Task statement:
Copy out exactly the lines from the start of the data to the line containing "INK = print_finish()". Include both.
++++++++++++++++++++
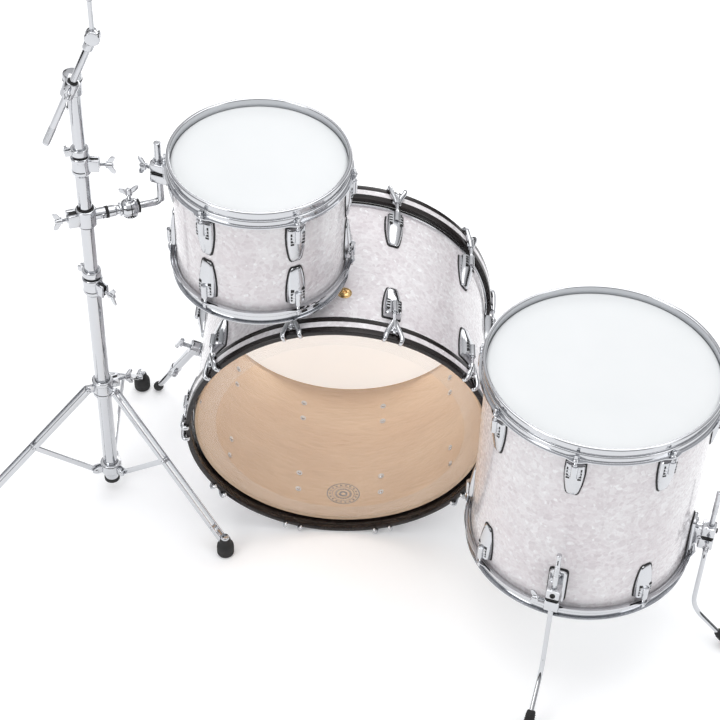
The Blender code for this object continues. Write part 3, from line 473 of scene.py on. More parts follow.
def felt_finish():
    made = Finish("felt", (0.55, 0.55, 0.56), 0.95, Sheen_Weight=0.4)
    fibres = made.noise(520, 5, 0.75)
    made.colour(made.ramp(fibres.outputs["Fac"], (0.3, (0.40, 0.40, 0.42)), (0.7, (0.66, 0.66, 0.67))))
    made.bump(fibres.outputs["Fac"], 0.0006, 0.8)
    return made.material


def brass_finish():
    made = Finish("brass", (0.80, 0.55, 0.25), 0.2, 1.0)
    tarnish = made.noise(140, 4, 0.6)
    made.colour(made.ramp(tarnish.outputs["Fac"], (0.3, (0.62, 0.40, 0.17)), (0.7, (0.86, 0.62, 0.30))))
    made.rough(made.spread(tarnish.outputs["Fac"], 0.3, 0.7, 0.14, 0.32))
    return made.material


def print_finish():
    """Worn grey ink of the ring emblem on the clear head."""
    made = Finish("grey_ink", (0.25, 0.24, 0.23), 0.6)
    wear = made.noise(220, 4, 0.7)
    made.colour(made.ramp(wear.outputs["Fac"], (0.35, (0.20, 0.19, 0.19)), (0.65, (0.42, 0.38, 0.35))))
    return made.material


PEARL = pearl_finish()
CHROME = chrome_finish()
CAST = cast_finish()
COATED = coated_finish()
FRONT = front_finish()
CLEAR = clear_finish("clear_film", 0.05)
UNDERLAY = clear_finish("underlay_film", 0.07)
MAPLE = maple_finish()
LACQUER = lacquer_finish()
RUBBER = rubber_finish()
GASKET = rubber_finish("gasket", 0.012)
FELT = felt_finish()
BRASS = brass_finish()
INK = print_finish()

# ================================================================ drums
Drum = namedtuple("Drum", "name radius depth wall lugs phase rod_offset lug_inset place body vent seam bare")
BASS_TILT = 5.0
LEG_ANGLES = (-106.0, -16.0, 119.0)     # each leg bracket takes the place of a lower lug
BASS_AXIS = turn(90 + BASS_TILT, "X").to_3x3() @ UP
BASS = Drum("bass", 0.2794, 0.3556, 0.0065, 10, 0.0, 0.0190, 0.045,
            frame_at(centre_of("bass_shell"), BASS_AXIS, (1, 0, 0)), "kit", (90.0, 0.085), -75.0, ())
RACK = Drum("rack_tom", 0.1524, 0.2286, 0.0055, 6, -63.0, 0.0125, 0.030,
            frame_at(centre_of("rack_tom_shell"), axis_of("tom_swivel"), (1, 0, 0)), "rack_tom",
            (27.0, 0.0), 70.0, ())
FLOOR = Drum("floor_tom", 0.2032, 0.4064, 0.0055, 8, -16.0, 0.0125, 0.030,
             frame_at(centre_of("floor_tom_shell"), UP, (1, 0, 0)), "kit", (35.0, 0.0), -98.0, LEG_ANGLES)

WRAP = 0.0005                 # thickness of the pearl covering
WRAP_INSET = 0.006            # it stops this far from the bearing edge
WRAP_OVERLAP = 9.0            # degrees
EDGE_PEAK = 0.0022            # bearing edge's crest, inside the outer face
TOM_FLESH_DROP = 0.0062
BASS_FLESH_DROP = 0.0200
FLESH = (0.0050, 0.0080)      # flesh hoop of a head: width and height
HOOP_METAL = 0.0022
HOOP_RISE = 0.0145
HOOP_SKIRT = 0.0100
WOOD_HOOP = (0.2935, 0.2830)  # outer and inner radius
WOOD_HOOP_WIDTH = 0.0380
LUG_LENGTH = 0.076
EMBLEM_RINGS = ((0.0330, 0.0308, 64), (0.0225, 0.0212, 64), (0.0085, 0.0045, 32))
EMBLEM_DOTS = 18
EMBLEM_DOT_ROWS = ((0.0268, 0), (0.0150, 0.5))
EMBLEM_PLACE = (0.009, -0.192)
INK_HEIGHT = 0.00015
LUG_RIB_TURN = 8.0         # degrees that the ribbed sides, with black plates of painted shade under their ribs, face outwards
LUG_SCREWS = (0.016, 0.058)   # from the hoop end of a lug
SPINS = 128                   # steps round a drum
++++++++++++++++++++
Solution for this problem:
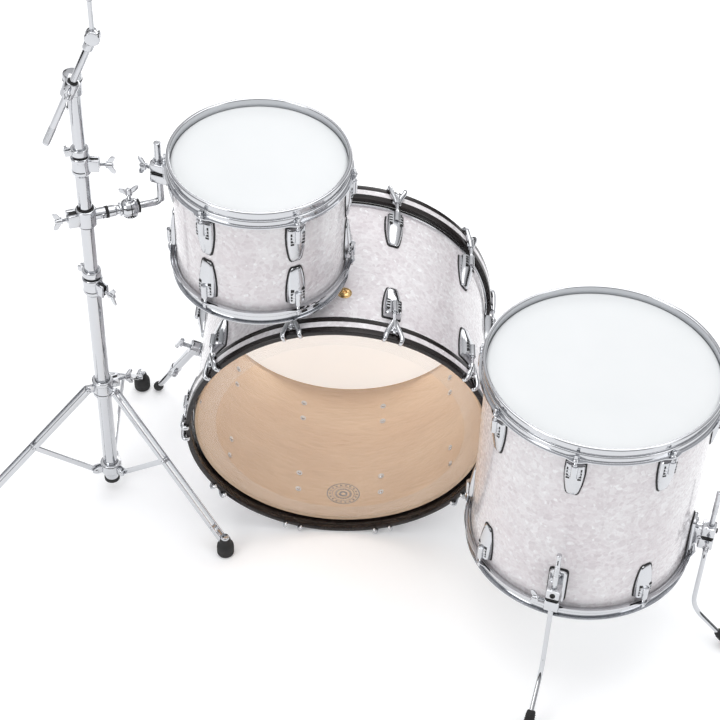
The Blender code for this object continues. Write part 3, from line 473 of scene.py on. More parts follow.
def felt_finish():
    made = Finish("felt", (0.55, 0.55, 0.56), 0.95, Sheen_Weight=0.4)
    fibres = made.noise(520, 5, 0.75)
    made.colour(made.ramp(fibres.outputs["Fac"], (0.3, (0.40, 0.40, 0.42)), (0.7, (0.66, 0.66, 0.67))))
    made.bump(fibres.outputs["Fac"], 0.0006, 0.8)
    return made.material


def brass_finish():
    made = Finish("brass", (0.80, 0.55, 0.25), 0.2, 1.0)
    tarnish = made.noise(140, 4, 0.6)
    made.colour(made.ramp(tarnish.outputs["Fac"], (0.3, (0.62, 0.40, 0.17)), (0.7, (0.86, 0.62, 0.30))))
    made.rough(made.spread(tarnish.outputs["Fac"], 0.3, 0.7, 0.14, 0.32))
    return made.material


def print_finish():
    """Worn grey ink of the ring emblem on the clear head."""
    made = Finish("grey_ink", (0.25, 0.24, 0.23), 0.6)
    wear = made.noise(220, 4, 0.7)
    made.colour(made.ramp(wear.outputs["Fac"], (0.35, (0.20, 0.19, 0.19)), (0.65, (0.42, 0.38, 0.35))))
    return made.material


PEARL = pearl_finish()
CHROME = chrome_finish()
CAST = cast_finish()
COATED = coated_finish()
FRONT = front_finish()
CLEAR = clear_finish("clear_film", 0.05)
UNDERLAY = clear_finish("underlay_film", 0.07)
MAPLE = maple_finish()
LACQUER = lacquer_finish()
RUBBER = rubber_finish()
GASKET = rubber_finish("gasket", 0.012)
FELT = felt_finish()
BRASS = brass_finish()
INK = print_finish()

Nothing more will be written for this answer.